Depuis qu’il est ministre des affaires étrangères, jamais Jean-Marc Ayrault n’avait affiché une position si proche d’un soutien d’une dictature, dans le sillage de son prédécesseur Laurent Fabius ou de Manuel Valls, l’admirateur de Faure Gnassingbé. Emmanuel Issoze Ngondet venait par ailleurs démarcher les entreprises. Cette position du ministre français peut être a priori interprétée comme un sabotage de la position européenne. A partir du moment où les démocrates gabonais ont rejeté le faux dialogue, arguer de la possibilité de faire avancer un processus de démocratisation arrêté par un coup d’Etat électoral travers des législatives, signifie apparemment soutenir le dictateur. Le Gabon n’est pas le Tchad, et c’est au Tchad que l’opposition victime d’un autre coup d’Etat électoral veut aller aux législatives après un dialogue inclusif. Si on lui accorde le bénéfice du doute, Jean-Marc Ayrault pourrait avoir confondu Ndjamena et Libreville, Saleh Kebzabo et Jean Ping. S’opposer à ou soutenir la stratégie des démocrates dans un pays signifie quelque chose.
Le premier ministre « putschiste », comme disent les gabonais, a réussi également à se faire voir à En marche ! en rencontrant l’ex-ministre de droite Jean-Paul Delevoye, qui préside la commission d’investiture des législatives du mouvement En marche !, un poste stratégique. Est-ce de nouveau la maudite Françafrique qui se prépare à redémarrer contre vents et marées, discrètement camouflée derrière le vote utile anti-FN et anti-républicains ?

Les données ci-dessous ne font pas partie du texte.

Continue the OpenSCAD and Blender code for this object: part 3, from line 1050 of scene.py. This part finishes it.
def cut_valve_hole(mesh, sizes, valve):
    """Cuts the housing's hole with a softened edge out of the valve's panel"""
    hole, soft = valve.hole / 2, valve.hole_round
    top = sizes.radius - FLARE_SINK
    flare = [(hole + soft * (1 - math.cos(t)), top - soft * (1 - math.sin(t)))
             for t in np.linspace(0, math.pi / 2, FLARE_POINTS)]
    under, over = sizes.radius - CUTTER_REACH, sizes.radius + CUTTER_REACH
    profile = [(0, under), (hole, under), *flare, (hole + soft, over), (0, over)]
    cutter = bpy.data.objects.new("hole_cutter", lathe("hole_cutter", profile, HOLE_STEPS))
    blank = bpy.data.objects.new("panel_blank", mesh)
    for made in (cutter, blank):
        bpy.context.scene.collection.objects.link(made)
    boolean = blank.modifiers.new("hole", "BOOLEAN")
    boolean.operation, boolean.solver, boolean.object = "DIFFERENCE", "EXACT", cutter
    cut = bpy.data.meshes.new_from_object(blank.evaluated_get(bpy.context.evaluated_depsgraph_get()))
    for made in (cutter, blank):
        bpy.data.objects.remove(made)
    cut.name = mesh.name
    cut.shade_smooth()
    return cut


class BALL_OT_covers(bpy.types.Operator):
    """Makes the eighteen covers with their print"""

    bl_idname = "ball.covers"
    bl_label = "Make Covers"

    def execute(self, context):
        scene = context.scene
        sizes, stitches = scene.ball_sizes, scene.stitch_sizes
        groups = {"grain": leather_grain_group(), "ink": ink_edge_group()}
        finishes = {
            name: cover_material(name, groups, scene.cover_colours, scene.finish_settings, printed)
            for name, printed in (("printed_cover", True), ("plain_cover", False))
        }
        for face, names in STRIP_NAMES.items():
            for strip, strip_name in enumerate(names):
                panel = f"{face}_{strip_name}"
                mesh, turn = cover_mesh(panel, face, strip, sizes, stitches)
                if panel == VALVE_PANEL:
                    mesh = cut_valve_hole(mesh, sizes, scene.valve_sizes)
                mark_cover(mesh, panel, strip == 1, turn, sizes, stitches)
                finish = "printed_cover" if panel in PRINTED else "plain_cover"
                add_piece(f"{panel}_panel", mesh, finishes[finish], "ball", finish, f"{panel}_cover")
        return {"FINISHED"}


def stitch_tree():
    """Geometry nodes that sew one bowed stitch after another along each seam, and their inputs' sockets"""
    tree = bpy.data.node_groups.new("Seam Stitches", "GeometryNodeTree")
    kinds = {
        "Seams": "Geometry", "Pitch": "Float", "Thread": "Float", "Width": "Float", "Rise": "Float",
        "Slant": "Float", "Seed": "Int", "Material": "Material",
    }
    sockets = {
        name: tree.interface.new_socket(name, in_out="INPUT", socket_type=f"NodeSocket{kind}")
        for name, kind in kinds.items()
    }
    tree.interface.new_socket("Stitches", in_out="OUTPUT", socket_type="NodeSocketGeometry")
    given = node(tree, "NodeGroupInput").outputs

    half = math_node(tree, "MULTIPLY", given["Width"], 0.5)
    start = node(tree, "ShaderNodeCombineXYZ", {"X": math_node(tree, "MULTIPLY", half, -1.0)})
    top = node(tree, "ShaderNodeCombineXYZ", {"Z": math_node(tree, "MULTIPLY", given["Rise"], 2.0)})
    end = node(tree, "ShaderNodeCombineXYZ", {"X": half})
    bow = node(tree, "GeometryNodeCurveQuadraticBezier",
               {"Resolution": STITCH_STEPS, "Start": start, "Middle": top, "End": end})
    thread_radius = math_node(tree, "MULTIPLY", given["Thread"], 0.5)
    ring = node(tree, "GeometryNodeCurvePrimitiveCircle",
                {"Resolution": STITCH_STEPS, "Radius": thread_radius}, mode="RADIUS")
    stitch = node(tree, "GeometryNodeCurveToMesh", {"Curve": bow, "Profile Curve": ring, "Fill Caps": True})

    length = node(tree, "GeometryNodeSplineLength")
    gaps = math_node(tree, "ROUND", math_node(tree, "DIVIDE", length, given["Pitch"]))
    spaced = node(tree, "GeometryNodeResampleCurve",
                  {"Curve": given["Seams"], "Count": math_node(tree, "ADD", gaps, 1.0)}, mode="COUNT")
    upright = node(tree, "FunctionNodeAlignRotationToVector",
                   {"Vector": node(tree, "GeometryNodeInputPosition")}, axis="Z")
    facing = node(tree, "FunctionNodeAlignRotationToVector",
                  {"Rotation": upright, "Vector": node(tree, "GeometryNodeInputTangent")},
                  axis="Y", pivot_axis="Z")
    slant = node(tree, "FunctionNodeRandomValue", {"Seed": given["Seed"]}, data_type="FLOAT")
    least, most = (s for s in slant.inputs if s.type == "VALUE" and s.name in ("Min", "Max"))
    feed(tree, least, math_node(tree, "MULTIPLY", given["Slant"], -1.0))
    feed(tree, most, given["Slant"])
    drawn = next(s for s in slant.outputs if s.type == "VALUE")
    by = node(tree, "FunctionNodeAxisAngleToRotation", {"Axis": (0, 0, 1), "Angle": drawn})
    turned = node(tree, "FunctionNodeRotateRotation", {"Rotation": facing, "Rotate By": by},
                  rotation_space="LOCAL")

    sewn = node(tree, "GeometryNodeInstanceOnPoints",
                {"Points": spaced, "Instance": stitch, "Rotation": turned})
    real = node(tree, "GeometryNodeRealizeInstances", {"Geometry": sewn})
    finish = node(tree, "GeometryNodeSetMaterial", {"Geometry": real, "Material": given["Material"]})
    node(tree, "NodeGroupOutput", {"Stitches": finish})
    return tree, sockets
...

A un certain niveau de nullité des dirigeants français, ils se décrédibilisent totalement et Bruxelles continue d’aspirer les responsabilités. Pour se faire entendre à Bruxelles, il faut mieux éviter de parler la langue de bois françafricaine. Jean Ping reste confiant et affirme le 31 mars que « la communauté internationale demande que la situation revienne à la normale ».
La diaspora gabonaise a su restée mobilisée depuis maintenant 7 mois, sur internet comme dans la rue, elle fait feu de tout bois, manifestant pour réclamer son rapport sur l’élection à l’OIF ou empêcher le Médef de reprendre les affaires. Pendant la manifestation, des orateurs de passage du Gabon soulignent l’importance de ce soutien extérieur.